The system consists of three rollers: a drive roller, a tracking roller that can tilt in two directions, and a third roller to form the belt path. The input variables of the belt tracking model are the angles of the tracking roller in the x and y directions, and the rotational speed of the drive roller. The output is a grid with values ​​for the lateral (z direction, in Figure 1) deviation in position. This deviation provides us with the information about the belt deformation we need to properly adjust the system.

Because understanding the model is not important for the data-driven surrogate model, but only for approximating the output data, we do not need to know any further details about the equations solved by the FE model.

Data-Driven Model

Data Generation & Model Reduction

A first step in creating a data-driven surrogate model is generating a large amount of data. We performed hundreds of calculations for various combinations of input parameters, always reaching a steady state—the converged state that no longer changes over time, which occurs when the simulation is run long enough.

To reduce the size of the surrogate model, we used a reduced order model based on singular value decomposition; the model then predicts only the values ​​for the most important modes. We calculated the most important modes that occur in the resulting lateral deviations from the steady states. The first modes are shown in Figure 2, where the tire has been cut and laid flat to create the plots. The first mode is hard coded to the offset mode: a single constant value for each grid cell on the tire. Each pattern represents a dominant deformation mode of the tire.

Figure 3 shows the scree plot of the singular values. The sharp decline indicates that the first eight modes already explain most of the variation. This justifies our choice to predict only these coefficients with the surrogate model.

Together, these eight modes form a compact but expressive representation of the physics. The surrogate model therefore does not need to reconstruct the complete band behavior but only estimates these eight coefficients—a huge gain in computational time.

The neural network

The surrogate model takes the three simulation parameters (the angles of the steering roller in the x and y directions, and the rotational speed of the drive roller) as input and predicts eight coefficients for the solution in terms of the eight modes.

We use a simple neural network with three fully connected hidden layers and a dropout layer to prevent overfitting—a total of 1,289 free parameters for training. The loss function is the mean squared error over the reduced basis coefficients.
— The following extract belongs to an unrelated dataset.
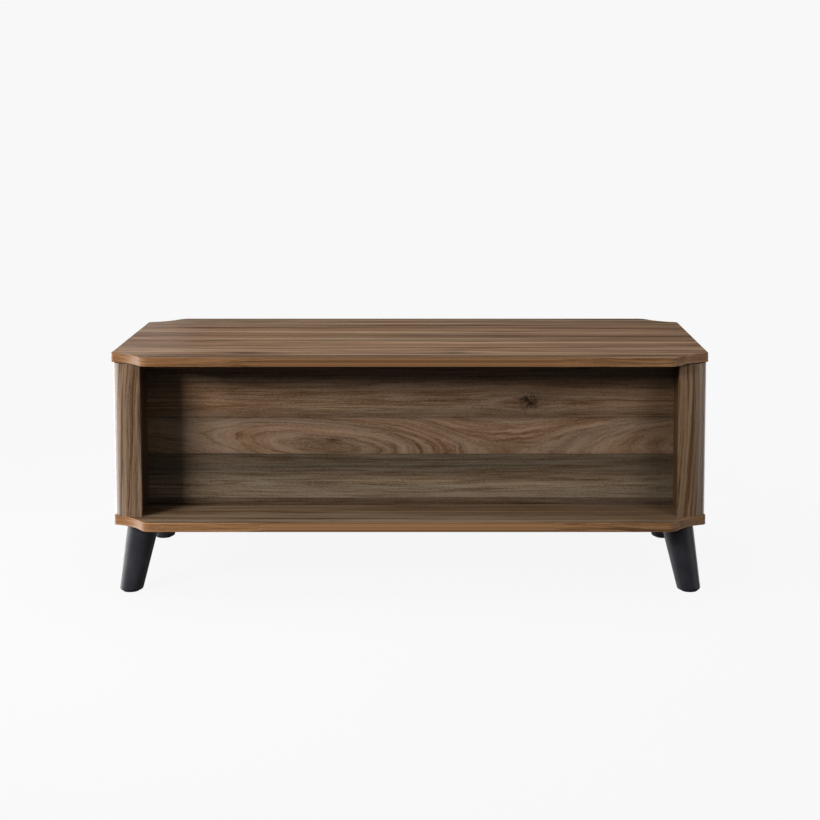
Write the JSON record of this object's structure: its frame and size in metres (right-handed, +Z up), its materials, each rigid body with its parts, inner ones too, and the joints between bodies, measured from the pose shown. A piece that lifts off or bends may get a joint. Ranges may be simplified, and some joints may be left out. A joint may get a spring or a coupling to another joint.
{
  "type": "lift top coffee table",
  "caption": "Low table with coved corners whose top lifts and comes forward on linkages, over a hidden compartment, with an open front shelf and splayed tapered legs.",
  "frame": {"origin": "on the floor, under the middle of the table", "axes": "+X along the table to the right seen from the open front shelf, +Y from the front shelf to the back, +Z up"},
  "size_m": [1.05, 0.5, 0.43],
  "materials": {
    "walnut_panel": "satin walnut laminate, straight grain along the table",
    "walnut_edge": "satin walnut edge band, warmer than the faces",
    "walnut_wrap": "satin walnut laminate, grain upright",
    "walnut_inner": "satin walnut laminate with plank and cathedral grain",
    "pine": "sawn softwood",
    "beech": "turned and fluted",
    "black_lacquer": "satin black lacquer on turned wood",
    "black_steel": "black powder coat",
    "zinc_steel": "zinc plated",
    "zinc_alloy": "die cast, unpolished",
    "spring_steel": "bright wire",
    "nylon": "moulded black nylon",
    "rubber": "soft, matte"
  },
  "bodies": {
    "carcass": {"bottom_panel": "walnut_panel", "bottom_edge_band": "walnut_edge", "side_wrap_left": "walnut_wrap", "side_wrap_right": "walnut_wrap", "inner_side_left": "walnut_inner", "inner_side_right": "walnut_inner", "partition": "walnut_inner", "back_panel": "walnut_inner", "side_batten_upper_left": "pine", "side_batten_upper_right": "pine", "side_batten_lower_left": "pine", "side_batten_lower_right": "pine", "leg_front_left": "black_lacquer", "leg_plate_front_left": "black_steel", "foot_glide_front_left": "nylon", "leg_front_right": "black_lacquer", "leg_plate_front_right": "black_steel", "foot_glide_front_right": "nylon", "leg_back_left": "black_lacquer", "leg_plate_back_left": "black_steel", "foot_glide_back_left": "nylon", "leg_back_right": "black_lacquer", "leg_plate_back_right": "black_steel", "foot_glide_back_right": "nylon", "base_bracket_left": "black_steel", "base_bracket_right": "black_steel", "lift_spring_left": "spring_steel", "lift_spring_right": "spring_steel", "spring_anchor_studs": "zinc_steel", "lower_pivot_pins": "zinc_steel", "limit_stop_pins": "zinc_steel", "base_bracket_screws": "zinc_steel", "base_screws": "zinc_steel", "leg_plate_screws": "zinc_steel", "leg_hanger_bolts": "zinc_steel", "cam_bolts": "zinc_steel", "cam_locks": "zinc_alloy", "lower_pivot_bushes": "nylon", "lid_bumpers": "rubber", "dowels": "beech"},
    "main_arms": {"main_arm_left": "black_steel", "main_arm_right": "black_steel", "sync_bar": "black_steel", "spring_crank_pins": "zinc_steel", "upper_main_pivot_pins": "zinc_steel"},
    "rear_arms": {"rear_arm_left": "black_steel", "rear_arm_right": "black_steel"},
    "lift_top": {"tabletop": "walnut_panel", "tabletop_edge_band": "walnut_edge", "top_bracket_left": "black_steel", "top_bracket_right": "black_steel", "top_bracket_screws": "zinc_steel", "upper_rear_pivot_pins": "zinc_steel", "upper_pivot_bushes": "nylon"}
  },
  "joints": [
    {"name": "lift", "type": "hinge", "parent": "carcass", "child": "main_arms", "pos_m": [0, -0.06, 0.38], "axis": [1, 0, 0], "range_deg": [0, 115], "deforming": ["lift_spring_left", "lift_spring_right"]},
    {"name": "rear_arm_swing", "type": "hinge", "parent": "carcass", "child": "rear_arms", "pos_m": [0, -0.018, 0.358], "axis": [1, 0, 0], "range_deg": [0, 115]},
    {"name": "top_levelling", "type": "hinge", "parent": "main_arms", "child": "lift_top", "pos_m": [0, 0.11932, 0.39569], "axis": [1, 0, 0], "range_deg": [-115, 0]}
  ],
  "couplings": [
    {"joint": "rear_arm_swing", "follows": "lift", "ratio": 1},
    {"joint": "top_levelling", "follows": "lift", "ratio": -1}
  ]
}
The neural network was created using the Tensorflow library for Python. The results are logged using MLflow—this allowed us to easily experiment with different network architectures. After aggregating and comparing the different network architectures, the best architecture was selected.

Results

After training the neural network, the model’s accuracy is tested on a test dataset. Figure 5 shows some predictions from the neural network.

A good, practically useful measure of the error is the Root Mean Squared Error (RMSE) – the square root of the sum of the squares of the error at each coordinate. We then take the RMSE over the last seven coefficients of the reduced order basis, and not over the offset. The offset is less important in our application – the focus is on the relative deformation of the tire. The median of this RMSE across all test data samples is half a millimeter, on a 320-millimeter-wide tire.
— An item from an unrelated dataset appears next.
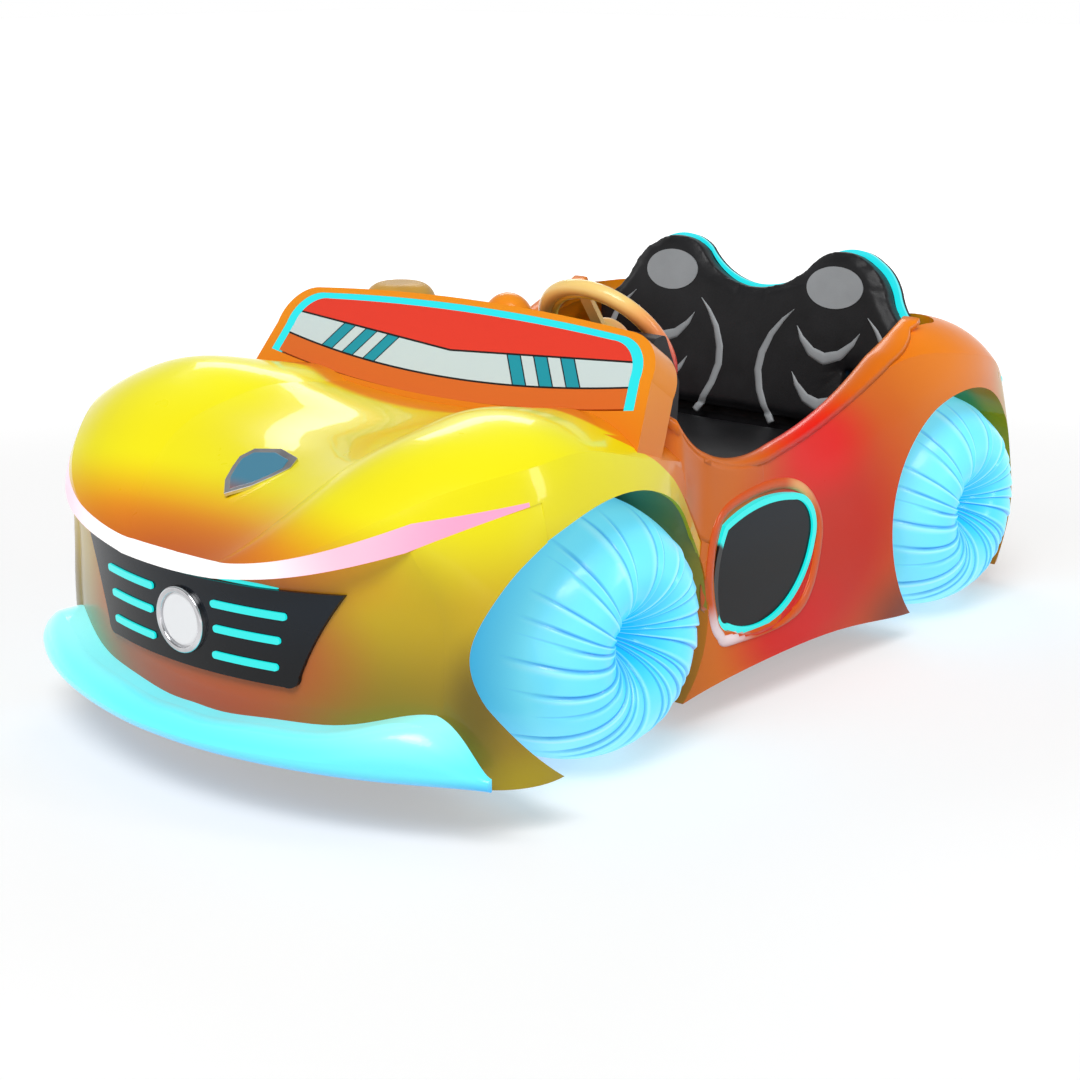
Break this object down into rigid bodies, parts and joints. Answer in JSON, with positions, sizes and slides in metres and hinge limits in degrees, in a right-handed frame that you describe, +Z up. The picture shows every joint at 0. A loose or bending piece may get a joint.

As can be seen from the difference in colour pattern in the last state in Figure 5, the neural network has difficulty predicting extreme cases. In this example, the tire falls off a roller. There are only two cases of this in the entire dataset, so the surrogate model cannot handle them well.

Conclusions & Discussion

In most cases, the surrogate model is a good approximation of the full model. It makes a prediction in a fraction of a second, while the original FE model needed ten minutes. In situations where many cases need to be calculated quickly, for example, during system design or real-time control, such a surrogate model could be very useful.

This case study was merely a proof of concept; many improvements are still possible for this model. First, more extreme cases could be added to the dataset so that the surrogate model can also accurately predict these cases. We could also incorporate more physics knowledge into the loss function. Furthermore, we could create a model that predicts a single time step of the FE model, instead of the steady state. This would then allow us to model the time-dependent behavior as well.

An ML surrogate for your computing model

Do you also work with demanding calculation models, and could a fast, data-driven surrogate model be a useful addition to your workflows? Then contact VORtech! Our data scientists are good at understanding the scientific context of calculation models and can translate customer requirements into solid software solutions that use modern machine learning.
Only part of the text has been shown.